Dolan affronta tematiche a lui molto care fin dai suoi esordi: l’identità – che inevitabilmente include la sfera sessuale, il rapporto con la madre e i padri inesistenti. Nonostante la sua invisibilità, il ruolo del padre di Matt influisce e pesa più che mai sulla vita del figlio e indirettamente anche su quella di Max. I due protagonisti, poi, sono circondati da un gruppo di amici casinisti, che non hanno alcuna intenzione di crescere e pensano sempre a quale sarà la prossima festa in cui poter bere, fumare e giocare. Non solo non sentono l’urgenza di un cambiamento, ma non notano nemmeno quelli che avvengono attorno a loro: una sensazione in cui di sicuro in molti si potranno riconoscere. Matt rappresenta quell’urgenza di cambiamento, un richiamo al quale non è facile rispondere, che porta confusione quando si realizza quanto possa essere radicale. C’è poi l’idea di non essere mai capiti, una sensazione che ha un sapore quasi adolescenziale – almeno per il modo in cui viene rappresentata.

L’unica scena veramente degna di nota, in tutto il film, rimane il controcampo in cui vediamo l’unico momento di verità e autenticità nel rapporto tra i due amici. Fuori piove, gli altri corrono a raccogliere i panni stesi all’aperto: per quanto vicini a Matt e Max, non si accorgono di nulla e questa è la sintesi del rapporto che li unisce: un gruppo legatissimo, ma solo in modo superficiale, che diventa cieco quando si tratta di scandagliare le emozioni.

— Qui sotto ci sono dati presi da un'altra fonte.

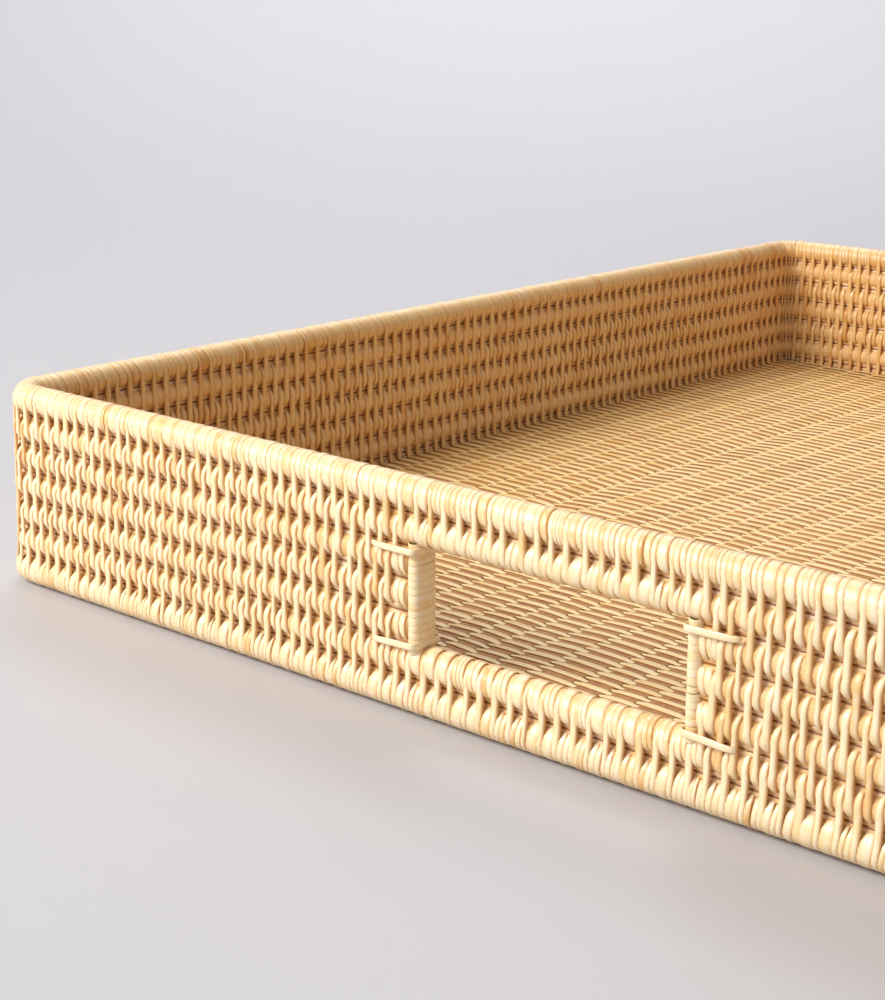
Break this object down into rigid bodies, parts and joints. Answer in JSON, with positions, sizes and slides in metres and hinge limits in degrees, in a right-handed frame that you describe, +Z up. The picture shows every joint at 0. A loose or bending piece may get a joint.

Se la recitazione di Gabriel D’Almeida Freitas è apprezzabile, quella di Xavier Dolan lo è molto meno e sembra ripetere sempre gli stessi schemi, cambiando semplicemente qualche dettaglio nel look del personaggio che interpreta. Probabilmente, il regista canadese conta molto sul fatto di essersi costruito l’immagine dell’enfant prodige che ha lasciato il mondo a bocca aperta a soli 19 anni. In questa storia, che racconta una delle mille sfumature dell’amicizia, non sembra per nulla ispirato. L’idea di fondo, infatti, è particolarmente valida ma in “Matthias & Maxime” c’è una certa superficialità nel raccontare i rapporti: se l’idea di troncare la scena del bacio tra i due amici risulta azzeccata, il fatto di trattare più o meno alla stessa maniera anche tutti gli altri personaggi e le relazioni lo è un po’ meno. Nascondere alcuni personaggi o alcuni dettagli funziona fin quando questo avviene maniera bilanciata: funziona nel caso del padre invisibile di Matt, paradossalmente la sua assenza fisica fa avvertire maggiormente la sua pressione nella vita del figlio; funziona molto meno nel racconto di altri rapporti, come quello del fratello e la madre di Max (un rapporto malato che sembra quasi un inserimento davvero troppo poco spontaneo) o il flirt con la collega del bar, che risultano tutti dei racconti mozzati.

Xavier Dolan sembra voler essere forzatamente freak, aggiungendo il dettaglio del difetto fisico per sottolineare un’insicurezza che esisterebbe comunque e che sembra essere più un “capriccio narrativo” che una reale necessità. Perfino le scelte musicali risultano forzate, come se ormai dovesse mantenersi fedele a un certo filone: panni appesi, canzoni pop, madre disturbata, foglie gialle svolazzanti e stacchi di musica classica sparsi qua e là. Sembra, quindi, un tentativo poco ispirato di tutelare la sua nomea di enfant prodige ma, proprio come il gruppo di amici del film, anche Xavier Dolan dovrà capire che è arrivato il momento di crescere e cambiare.

IL NOSTRO PARERE IN BREVE

Poco ispirato - Dolan mette insieme nello stesso calderone gli elementi distintivi del suo cinema.